Task brief
Begin with the first line of the entries below and reproduce each line exactly, ending with the line that holds "# +Y runs towards".

--- start of Material for the task ---

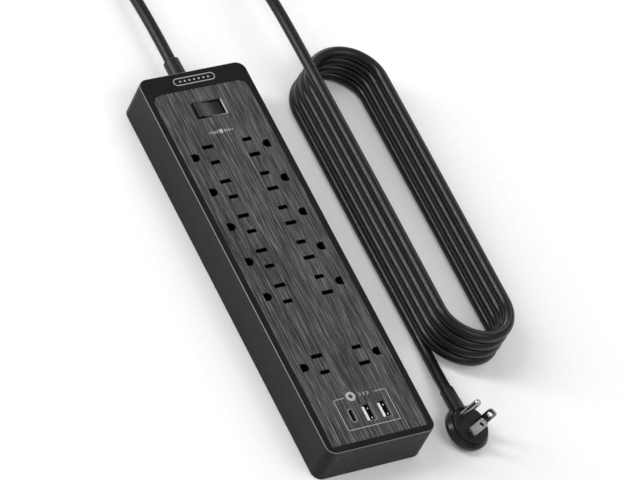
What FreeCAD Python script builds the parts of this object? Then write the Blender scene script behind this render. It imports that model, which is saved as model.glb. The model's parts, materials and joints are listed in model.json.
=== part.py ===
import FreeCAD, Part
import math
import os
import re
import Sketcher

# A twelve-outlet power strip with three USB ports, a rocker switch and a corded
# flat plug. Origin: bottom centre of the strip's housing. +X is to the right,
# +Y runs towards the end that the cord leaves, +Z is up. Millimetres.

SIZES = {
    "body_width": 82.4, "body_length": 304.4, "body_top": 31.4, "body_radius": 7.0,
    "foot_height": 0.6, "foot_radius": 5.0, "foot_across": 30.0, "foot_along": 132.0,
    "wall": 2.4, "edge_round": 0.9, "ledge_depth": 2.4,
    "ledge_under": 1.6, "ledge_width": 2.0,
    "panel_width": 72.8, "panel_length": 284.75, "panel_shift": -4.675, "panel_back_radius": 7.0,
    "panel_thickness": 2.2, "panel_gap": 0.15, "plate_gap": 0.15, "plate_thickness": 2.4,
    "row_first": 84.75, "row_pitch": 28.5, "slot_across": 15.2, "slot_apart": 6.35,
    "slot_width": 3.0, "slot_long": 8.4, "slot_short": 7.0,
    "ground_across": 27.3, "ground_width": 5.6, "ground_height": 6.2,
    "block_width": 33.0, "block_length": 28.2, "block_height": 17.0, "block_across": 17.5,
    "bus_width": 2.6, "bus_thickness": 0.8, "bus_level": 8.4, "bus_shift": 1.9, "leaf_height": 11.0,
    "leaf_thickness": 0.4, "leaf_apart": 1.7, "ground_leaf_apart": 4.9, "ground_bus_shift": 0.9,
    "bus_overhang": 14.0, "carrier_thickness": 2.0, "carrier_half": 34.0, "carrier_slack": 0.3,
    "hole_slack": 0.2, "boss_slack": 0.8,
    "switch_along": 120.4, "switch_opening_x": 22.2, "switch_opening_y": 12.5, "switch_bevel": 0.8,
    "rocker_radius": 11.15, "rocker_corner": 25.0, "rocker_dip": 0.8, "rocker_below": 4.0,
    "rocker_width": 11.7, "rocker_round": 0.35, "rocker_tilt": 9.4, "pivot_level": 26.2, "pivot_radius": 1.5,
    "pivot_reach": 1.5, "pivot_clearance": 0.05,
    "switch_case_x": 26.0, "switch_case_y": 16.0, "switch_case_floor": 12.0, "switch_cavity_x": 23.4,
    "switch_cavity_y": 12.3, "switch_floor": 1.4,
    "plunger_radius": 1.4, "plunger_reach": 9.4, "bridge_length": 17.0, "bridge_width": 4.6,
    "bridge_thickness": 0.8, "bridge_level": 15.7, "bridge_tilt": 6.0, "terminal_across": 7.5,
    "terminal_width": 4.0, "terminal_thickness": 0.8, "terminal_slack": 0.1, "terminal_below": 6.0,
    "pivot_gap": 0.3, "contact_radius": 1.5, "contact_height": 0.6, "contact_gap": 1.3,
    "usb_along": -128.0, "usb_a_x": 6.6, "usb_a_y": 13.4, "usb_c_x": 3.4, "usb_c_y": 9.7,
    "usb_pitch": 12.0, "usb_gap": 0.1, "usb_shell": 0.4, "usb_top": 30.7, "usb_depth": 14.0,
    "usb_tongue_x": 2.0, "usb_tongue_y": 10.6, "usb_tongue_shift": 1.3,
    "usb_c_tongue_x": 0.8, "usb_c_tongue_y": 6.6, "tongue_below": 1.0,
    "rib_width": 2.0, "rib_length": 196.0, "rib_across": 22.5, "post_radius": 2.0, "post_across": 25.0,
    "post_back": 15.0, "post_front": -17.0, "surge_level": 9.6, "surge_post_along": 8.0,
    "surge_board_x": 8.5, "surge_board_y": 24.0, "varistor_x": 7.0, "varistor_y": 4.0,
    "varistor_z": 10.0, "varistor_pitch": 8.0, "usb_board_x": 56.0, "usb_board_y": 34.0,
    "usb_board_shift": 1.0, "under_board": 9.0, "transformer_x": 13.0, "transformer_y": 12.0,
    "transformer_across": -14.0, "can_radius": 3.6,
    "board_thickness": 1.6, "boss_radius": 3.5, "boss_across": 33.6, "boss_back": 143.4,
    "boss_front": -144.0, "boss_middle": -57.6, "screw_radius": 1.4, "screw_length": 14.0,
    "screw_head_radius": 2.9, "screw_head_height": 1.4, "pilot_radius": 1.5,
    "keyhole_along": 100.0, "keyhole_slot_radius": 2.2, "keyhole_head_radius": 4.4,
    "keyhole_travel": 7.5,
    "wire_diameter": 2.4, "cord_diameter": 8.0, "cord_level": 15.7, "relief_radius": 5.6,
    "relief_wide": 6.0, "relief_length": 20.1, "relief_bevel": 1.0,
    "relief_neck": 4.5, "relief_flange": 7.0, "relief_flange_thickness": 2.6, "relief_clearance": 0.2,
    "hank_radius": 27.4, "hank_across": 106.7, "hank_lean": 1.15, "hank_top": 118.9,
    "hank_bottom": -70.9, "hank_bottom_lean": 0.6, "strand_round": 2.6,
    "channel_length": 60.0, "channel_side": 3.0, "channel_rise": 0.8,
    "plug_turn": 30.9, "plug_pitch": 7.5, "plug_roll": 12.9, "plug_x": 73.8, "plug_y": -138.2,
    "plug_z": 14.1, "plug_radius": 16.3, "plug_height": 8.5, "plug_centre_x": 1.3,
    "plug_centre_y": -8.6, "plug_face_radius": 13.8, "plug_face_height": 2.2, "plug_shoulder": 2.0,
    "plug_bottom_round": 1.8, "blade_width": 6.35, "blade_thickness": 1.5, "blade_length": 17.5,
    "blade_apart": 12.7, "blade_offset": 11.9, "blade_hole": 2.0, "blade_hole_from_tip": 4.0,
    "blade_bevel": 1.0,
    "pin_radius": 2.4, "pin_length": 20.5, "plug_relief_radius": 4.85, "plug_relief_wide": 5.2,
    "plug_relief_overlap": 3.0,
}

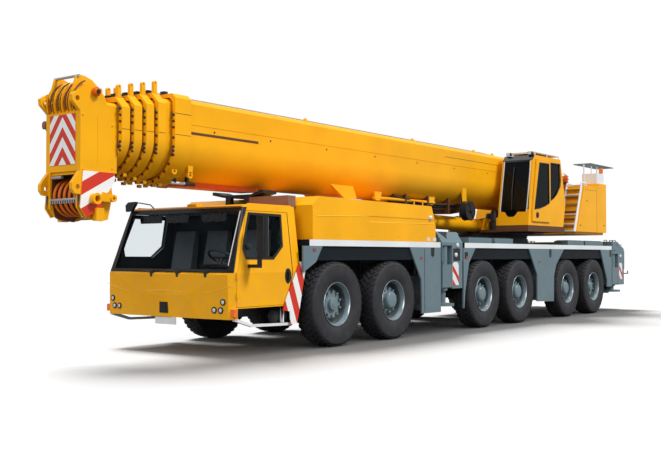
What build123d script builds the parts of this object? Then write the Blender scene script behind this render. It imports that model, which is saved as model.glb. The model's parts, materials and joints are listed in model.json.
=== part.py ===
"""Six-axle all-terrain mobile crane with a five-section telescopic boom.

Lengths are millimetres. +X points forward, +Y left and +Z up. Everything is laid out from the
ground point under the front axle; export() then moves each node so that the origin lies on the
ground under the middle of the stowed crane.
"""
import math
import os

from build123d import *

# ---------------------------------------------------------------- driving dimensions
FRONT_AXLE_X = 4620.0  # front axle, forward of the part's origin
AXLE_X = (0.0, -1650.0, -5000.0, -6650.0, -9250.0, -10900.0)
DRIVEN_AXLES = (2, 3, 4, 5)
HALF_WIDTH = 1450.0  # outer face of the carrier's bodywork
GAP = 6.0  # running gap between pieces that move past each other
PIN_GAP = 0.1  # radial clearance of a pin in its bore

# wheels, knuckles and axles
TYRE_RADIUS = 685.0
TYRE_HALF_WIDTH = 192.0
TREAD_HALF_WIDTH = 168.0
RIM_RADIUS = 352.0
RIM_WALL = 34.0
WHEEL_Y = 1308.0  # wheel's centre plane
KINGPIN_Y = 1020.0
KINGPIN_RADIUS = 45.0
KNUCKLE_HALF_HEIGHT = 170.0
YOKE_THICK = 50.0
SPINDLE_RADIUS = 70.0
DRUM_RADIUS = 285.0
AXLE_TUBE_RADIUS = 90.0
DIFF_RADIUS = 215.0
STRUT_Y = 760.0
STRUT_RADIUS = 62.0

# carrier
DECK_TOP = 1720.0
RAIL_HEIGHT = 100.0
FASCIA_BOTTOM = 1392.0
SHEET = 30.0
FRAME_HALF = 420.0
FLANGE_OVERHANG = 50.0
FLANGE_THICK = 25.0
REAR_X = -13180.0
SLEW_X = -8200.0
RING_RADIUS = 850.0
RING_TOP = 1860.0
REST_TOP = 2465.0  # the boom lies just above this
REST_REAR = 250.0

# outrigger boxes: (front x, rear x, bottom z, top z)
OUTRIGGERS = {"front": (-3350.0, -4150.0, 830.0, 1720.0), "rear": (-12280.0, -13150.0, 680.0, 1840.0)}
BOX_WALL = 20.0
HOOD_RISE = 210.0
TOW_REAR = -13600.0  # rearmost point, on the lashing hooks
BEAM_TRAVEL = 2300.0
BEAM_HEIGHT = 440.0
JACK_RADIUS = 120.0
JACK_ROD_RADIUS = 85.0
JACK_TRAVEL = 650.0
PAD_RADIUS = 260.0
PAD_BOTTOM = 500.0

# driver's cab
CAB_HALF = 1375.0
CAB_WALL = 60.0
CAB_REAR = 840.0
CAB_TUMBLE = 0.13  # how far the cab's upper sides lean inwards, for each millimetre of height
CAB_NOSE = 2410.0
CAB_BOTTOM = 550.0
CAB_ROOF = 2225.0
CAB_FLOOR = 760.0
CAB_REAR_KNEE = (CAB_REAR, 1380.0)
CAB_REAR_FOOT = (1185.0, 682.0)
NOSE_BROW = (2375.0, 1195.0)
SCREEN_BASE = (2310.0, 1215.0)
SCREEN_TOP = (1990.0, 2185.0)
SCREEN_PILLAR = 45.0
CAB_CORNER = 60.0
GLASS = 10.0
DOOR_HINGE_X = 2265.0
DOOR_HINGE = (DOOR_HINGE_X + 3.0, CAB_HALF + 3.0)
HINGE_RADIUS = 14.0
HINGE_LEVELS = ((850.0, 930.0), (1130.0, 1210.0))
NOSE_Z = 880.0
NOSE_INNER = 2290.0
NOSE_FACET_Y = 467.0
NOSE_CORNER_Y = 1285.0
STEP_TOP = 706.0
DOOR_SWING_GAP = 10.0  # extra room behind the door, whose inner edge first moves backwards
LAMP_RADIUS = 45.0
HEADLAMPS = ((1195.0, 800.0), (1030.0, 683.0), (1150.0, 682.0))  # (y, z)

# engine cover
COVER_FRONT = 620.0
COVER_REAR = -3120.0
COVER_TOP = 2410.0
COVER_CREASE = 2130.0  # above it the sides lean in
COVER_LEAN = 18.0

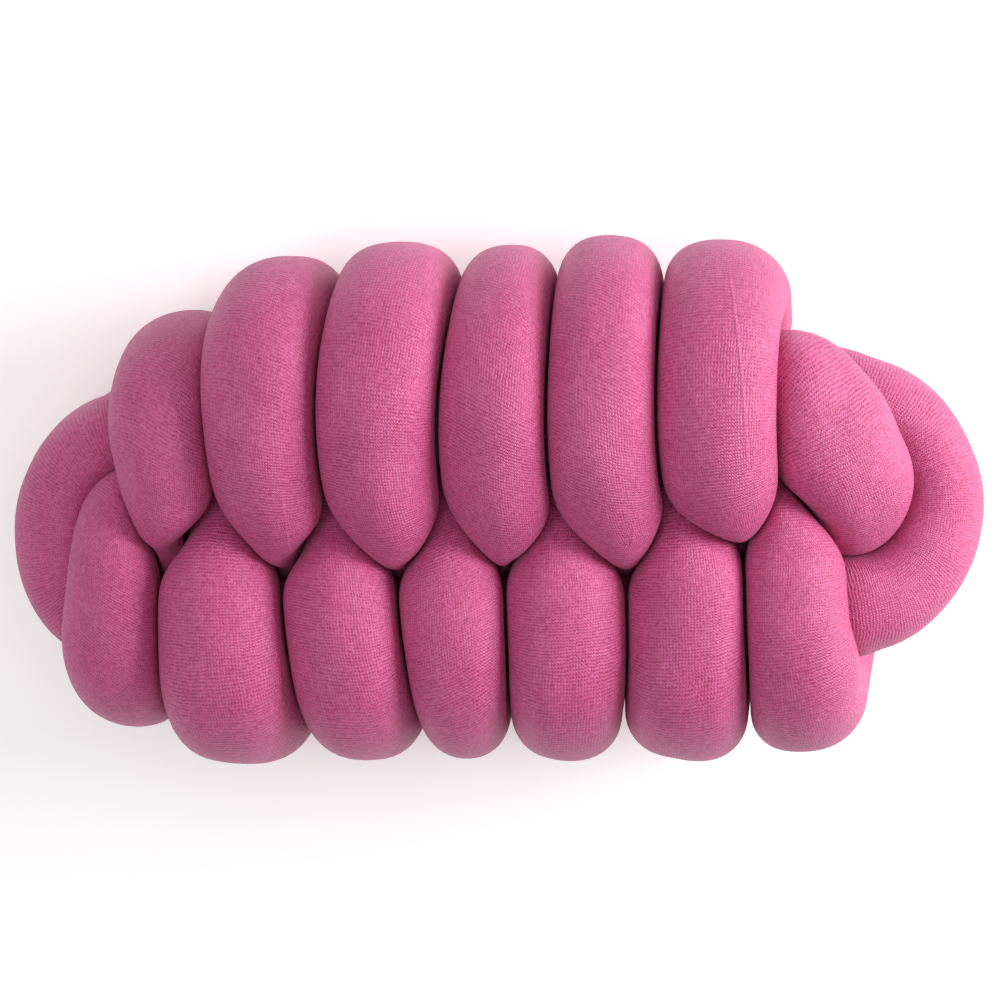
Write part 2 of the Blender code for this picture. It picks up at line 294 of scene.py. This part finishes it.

--- end of Material for the task ---

Exercise answer
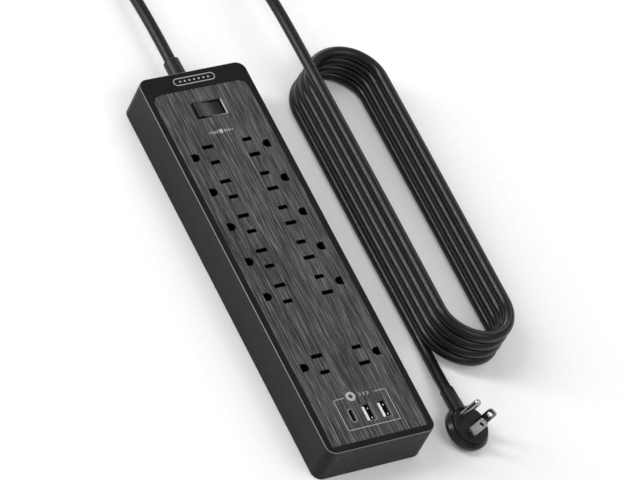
What FreeCAD Python script builds the parts of this object? Then write the Blender scene script behind this render. It imports that model, which is saved as model.glb. The model's parts, materials and joints are listed in model.json.
=== part.py ===
import FreeCAD, Part
import math
import os
import re
import Sketcher

# A twelve-outlet power strip with three USB ports, a rocker switch and a corded
# flat plug. Origin: bottom centre of the strip's housing. +X is to the right,
# +Y runs towards the end that the cord leaves, +Z is up. Millimetres.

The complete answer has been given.